As a side note, some of his speed indicators were down, but I can't tell if he's losing his speed or if it was just some sort of injury. (Was he bothered by leg injuries last year that we know of?)
I suspect this depends to some degree on position.
eta: If making the choice between Werth and Crawford, I would have still gone with Crawford due to the age and defensive difference. Werth merely needed to stop hitting to become below average. Crawford needed to stop hitting, stop running, and stop fielding. It's really stunning how bad he's been.
I do have some hope for this prognosis given who the second opinion is by, if anyone would know the likelihood of Crawford healing without surgery it's Andrews.
But that will put him right on the DL.
I don't know about that, even prime Crawford is a bit of hitting luck separated from a bad OBP.

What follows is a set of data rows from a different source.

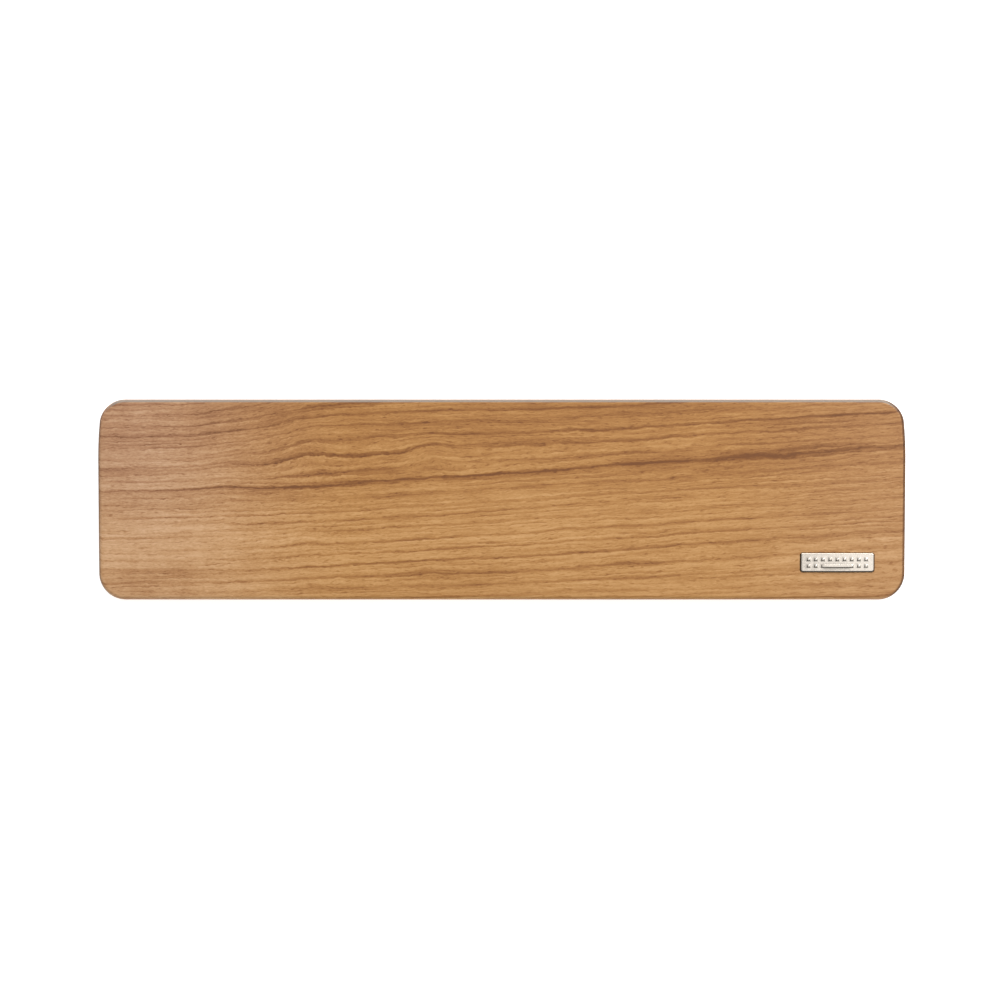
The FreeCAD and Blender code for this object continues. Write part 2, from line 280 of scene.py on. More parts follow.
class Finish:
    """A procedural finish. Each kind has a title and mixes its own recipe."""

    title = "finish"

    @cache
    def material(self) -> bpy.types.Material:
        """Return the finish as a material, made once and then reused.

        It isn't looked up by its title, because the frame brings plain materials of its own.

        Returns:
            The material.
        """
        material = bpy.data.materials.new(self.title)
        material.use_nodes = True
        self.mix(Bench(material.node_tree))
        return material

    def mix(self, bench: Bench) -> None:
        """Add the finish's nodes to its bench."""
        raise NotImplementedError


@dataclass(frozen=True)
class GrainSwell:
    """A place where the grain rises round a hidden knot."""

    x: float
    y: float
    height: float
    reach_x: float
    reach_y: float


@dataclass(frozen=True)
class OiledTimber(Finish):
    """Straight-grained walnut-brown timber under satin oil, solid all the way through.

    Tone runs from nought, the darkest late wood, to one, the palest early wood. Lengths and places in
    the grain are in millimetres.
    """

    title: str = "oiled_timber"
    rise_start: float = -112.0  # to the right of this the grain climbs towards the rear
    rise_bend: float = 14.0  # how gently the climb begins
    rise_slope: float = 0.060
    front_share: float = 0.55  # how much of the climb is left along the front edge
    rear_lift: float = 6.0  # the steeper stretch at the rear left
    rear_fall: float = 3.0  # the flatter stretch at the rear right
    top_height: float = 14.55  # the board's top in the middle, its slope and its bow
    top_slope: float = 0.0818
    top_bow: float = 0.000386
    dive: float = 1.15  # how far the grain moves across for each millimetre down into the board
    year_width: float = 4.4  # the mean distance from one year's growth line to the next
    year_drift: float = 0.9  # how strongly noise shifts the years, in years
    palest_line: float = 0.11  # how dark the palest year's line is, in steps of tone
    line_spread: float = 0.16  # how much darker than that a year's line can be
    streak_level: float = 3.0  # where in the flow the one broad dark streak runs
    streak_depth: float = 0.42
    ring_rate: float = 0.46  # faint rings for each millimetre
    ring_strength: float = 0.34
    slow_strength: float = 0.5
    streaky_strength: float = 0.68
    fibre_strength: float = 0.82
    pore_strength: float = 0.3
    relief_depth: float = 0.016 * MM
    rear_sheen_grey: Colour = (0.235, 0.195, 0.160, 1.0)  # a greyer painted sheen along the rear edge
    end_grain_and_shade_share: tuple[float, float, float] = (0.32, 0.27, 0.23)  # what end grain and painted shade leave of the colour at the ends
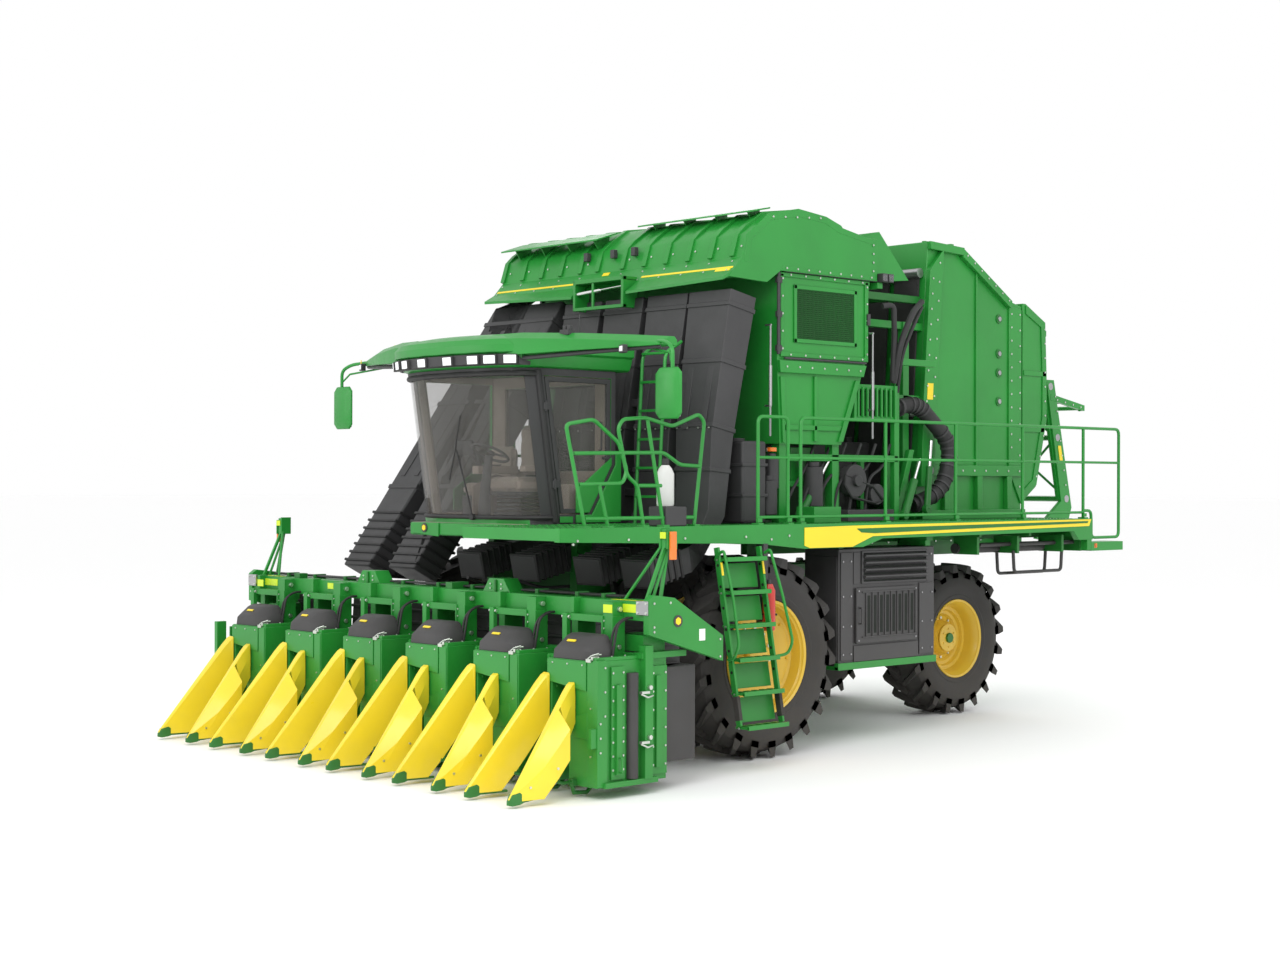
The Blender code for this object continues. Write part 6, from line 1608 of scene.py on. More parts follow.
def accumulator_side(name, side):
    """One side wall: framed air screen, hinge rail, stays, slanted hopper and the band below."""
    def span(low, high):
        return sorted((side * low, side * high))
    bm = bmesh.new()
    for low_y, high_y, low_z, high_z in ((0.86, 0.90, 4.05, 4.63), (1.78, 1.82, 4.05, 4.63),
                                         (0.86, 1.82, 4.59, 4.63), (0.86, 1.82, 4.05, 4.09),
                                         (0.66, 0.70, 3.94, 4.73), (1.95, 2.00, 3.94, 4.73),
                                         (0.66, 2.00, 3.90, 3.945), (0.66, 2.02, 4.70, 4.742)):
        xs = span(1.80, 1.816)
        block(bm, (xs[0], low_y, low_z), (xs[1], high_y, high_z))
    xs = span(1.80, 1.842)
    side_sheet(bm, [(0.63, 3.74), (1.90, 3.74), (1.945, 3.86), (0.62, 3.86)], *xs)
    xs = span(1.80, 1.822)
    side_sheet(bm, [(0.655, 3.70), (0.72, 3.70), (0.72, 3.04), (0.69, 3.04)], *xs)
    side_sheet(bm, [(1.80, 3.70), (1.87, 3.70), (1.60, 3.06), (1.53, 3.06)], *xs)
    side_sheet(bm, [(0.74, 3.22), (1.58, 3.22), (1.55, 3.17), (0.74, 3.17)], *xs)
    block(bm, (xs[0], 1.16, 3.06), (xs[1], 1.20, 3.72))
    piece(f"accumulator_{name}_frames", bm, "green_paint", 0.004)
    # painted shade: a near-black sheet behind the air screen stands in for the shade inside the accumulator
    xs = span(1.8005, 1.803)
    bm = bmesh.new()
    side_sheet(bm, [(0.90, 4.09), (1.78, 4.09), (1.78, 4.59), (0.90, 4.59)], *xs)
    piece(f"accumulator_{name}_screen_painted_shade", bm, "deep_shadow", 0)
    bm = bmesh.new()
    slab(bm, (side * 1.807, 0.905, 4.34), (0, 0.0035, 0), (0, 0, 0.25), (0.002, 0, 0))
    stepped(f"accumulator_{name}_screen_uprights", bm, 44, (0, 0.0202, 0), "screen_wire", "chassis")
    bm = bmesh.new()
    slab(bm, (side * 1.807, 1.34, 4.10), (0, 0.44, 0), (0, 0, 0.0035), (0.002, 0, 0))
    stepped(f"accumulator_{name}_screen_bars", bm, 25, (0, 0, 0.0202), "screen_wire", "chassis")
    bm = bmesh.new()
    tube(bm, [(side * 1.825, 0.615, 3.92), (side * 1.825, 0.615, 4.74)], 0.018, 10)
    tube(bm, [(side * 1.83, 0.70, 4.755), (side * 1.83, 2.12, 4.755)], 0.012, 8)
    tube(bm, [(side * 1.83, 0.70, 3.885), (side * 1.83, 1.95, 3.885)], 0.012, 8)
    for z in (3.98, 4.32, 4.66):
        block(bm, (*span(1.80, 1.835)[:1], 0.59, z - 0.03), (span(1.80, 1.835)[1], 0.66, z + 0.03))
    block(bm, (span(1.80, 1.84)[0], 1.97, 4.28), (span(1.80, 1.84)[1], 2.01, 4.40))
    piece(f"accumulator_{name}_hinges", bm, "charcoal_moulding", 0.003)
    bm = bmesh.new()
    for y, low, high in ((0.46, 3.40, 4.20), (2.02, 3.40, 4.20)):
        tube(bm, [(side * 1.86, y, low), (side * 1.86, y, high)], 0.009, 8)
        tube(bm, [(side * 1.86, y, low), (side * 1.86, y, (low + high) / 2)], 0.016, 10)
        tube(bm, [(side * 1.86, y, low - 0.30), (side * 1.86, y, low)], 0.010, 8)
        for z in (low, high):
            tube(bm, [(side * 1.79, y, z), (side * 1.87, y, z)], 0.010, 8)
    piece(f"accumulator_{name}_stays", bm, "bare_steel", 0)
    out = (side, 0, 0)
    spots = []
    for y in (0.68, 1.975):
        spots += line_spots((side * 1.82, y, 3.98), (side * 1.82, y, 4.68), 5, out)
    spots += line_spots((side * 1.82, 0.80, 4.722), (side * 1.82, 1.90, 4.722), 6, out)
    spots += line_spots((side * 1.82, 0.80, 3.922), (side * 1.82, 1.90, 3.922), 6, out)
    spots += line_spots((side * 1.846, 0.72, 3.80), (side * 1.846, 1.84, 3.80), 7, out)
    spots += line_spots((side * 1.858, 0.70, 4.78), (side * 1.858, 2.00, 4.78), 9, out)
    spots += line_spots((side * 1.858, 2.03, 4.85), (side * 1.858, 2.03, 5.12), 4, out)
    spots += line_spots((side * 1.858, 0.50, 5.275), (side * 1.858, 1.20, 5.325), 5, out)
    heads(f"accumulator_{name}_bolts", spots, "chassis", 0.011, 0.010)


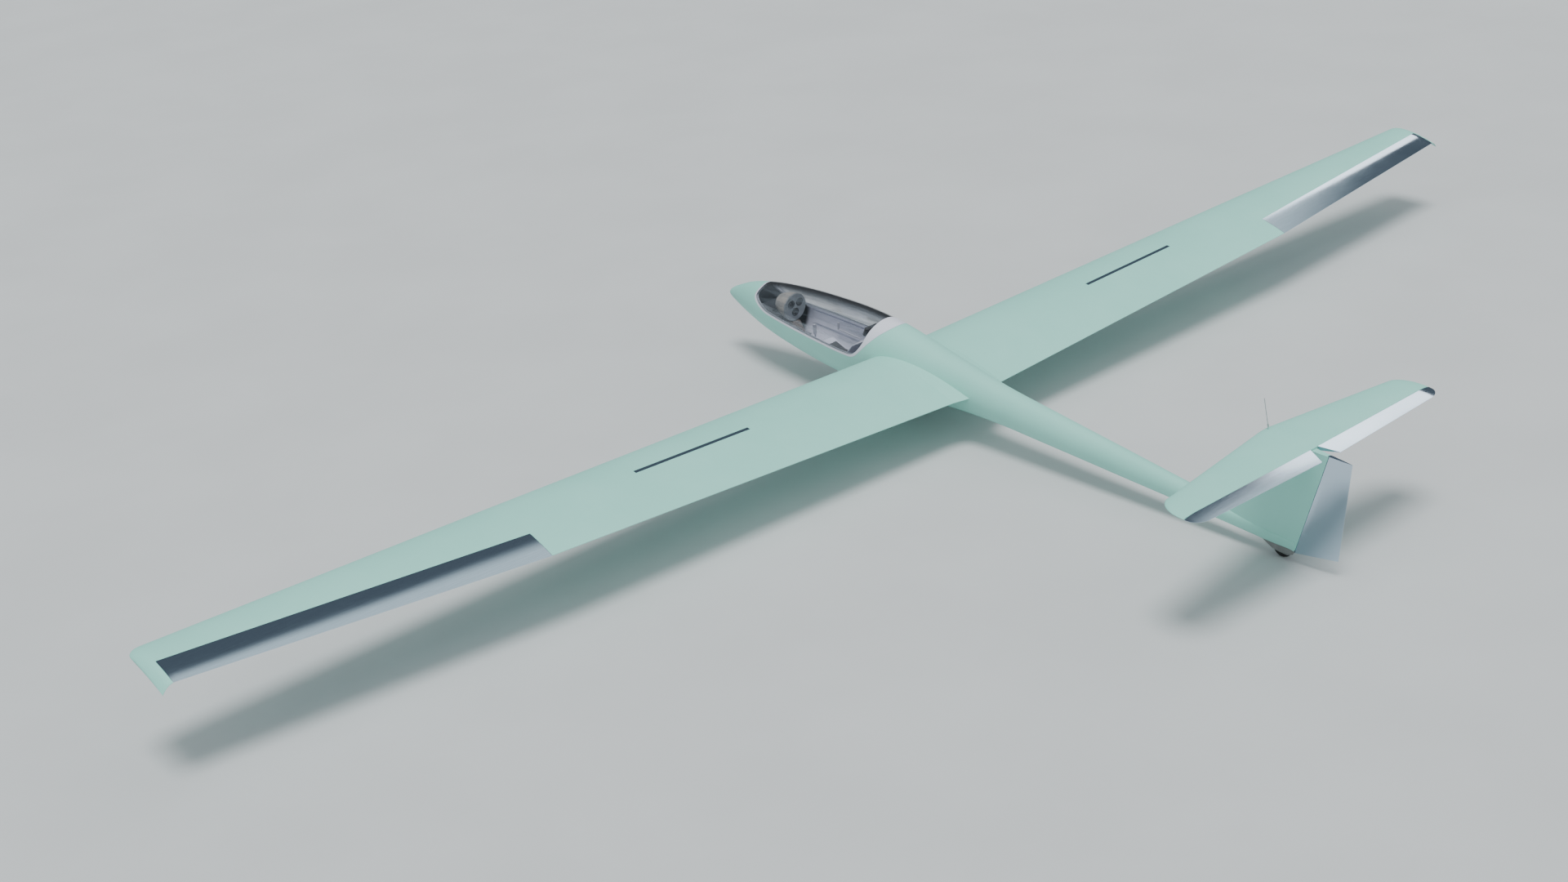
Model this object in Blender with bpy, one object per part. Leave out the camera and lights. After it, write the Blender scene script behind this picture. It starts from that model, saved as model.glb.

Yeah, but the defense and base running were a mess last year too. Forget about the metrics, just watching him I couldn't get over how many times he would be on first base and not even look at second base. In the field it was much the same, for a guy who had played there a fair amount he seemed buffaloed by the angles and idiosyncrasies of left field at Fenway. Had he hit like he did but played Gold Glove defense and stolen 40 bases I'd have felt like he was going to be fine. Watching him play was like watching an episode of a TV show where a twin brother replaces the star brother after a serious illness and the star brother is hidden in a basement getting secret medical treatment somewhere.
Just looking at JD wrong might put him down for 2-3 weeks, if you kick him his leg will probably fly off.
Jason Schmidt was paid $15.5 million a season for 3 years and produced -0.6 WAR.
Chan Ho Park produced a whopping -0.5 WAR through 2002-2006, while making $64M.
Nobody could have reasonably predicted that. However, in order for the contract to work, (a) the extreme evaluations of his defense had to be correct, and (b) he had to basically produce at the top of his (overall) skill range. If he slipped significantly, it was going to be a real problem as far as his contract went.
He is playing a corner OF position, he does not have a lot of power, and he doesn't walk much. When a player like that goes bad, he kills you.
It feels like walks and power are being undervalued again as skills, as the stathead community has gone through the looking glass to obsess over things like non-SB baserunning and still-not-reliable-enough evaluations of defense. (And other things, like pitch framing for catchers.)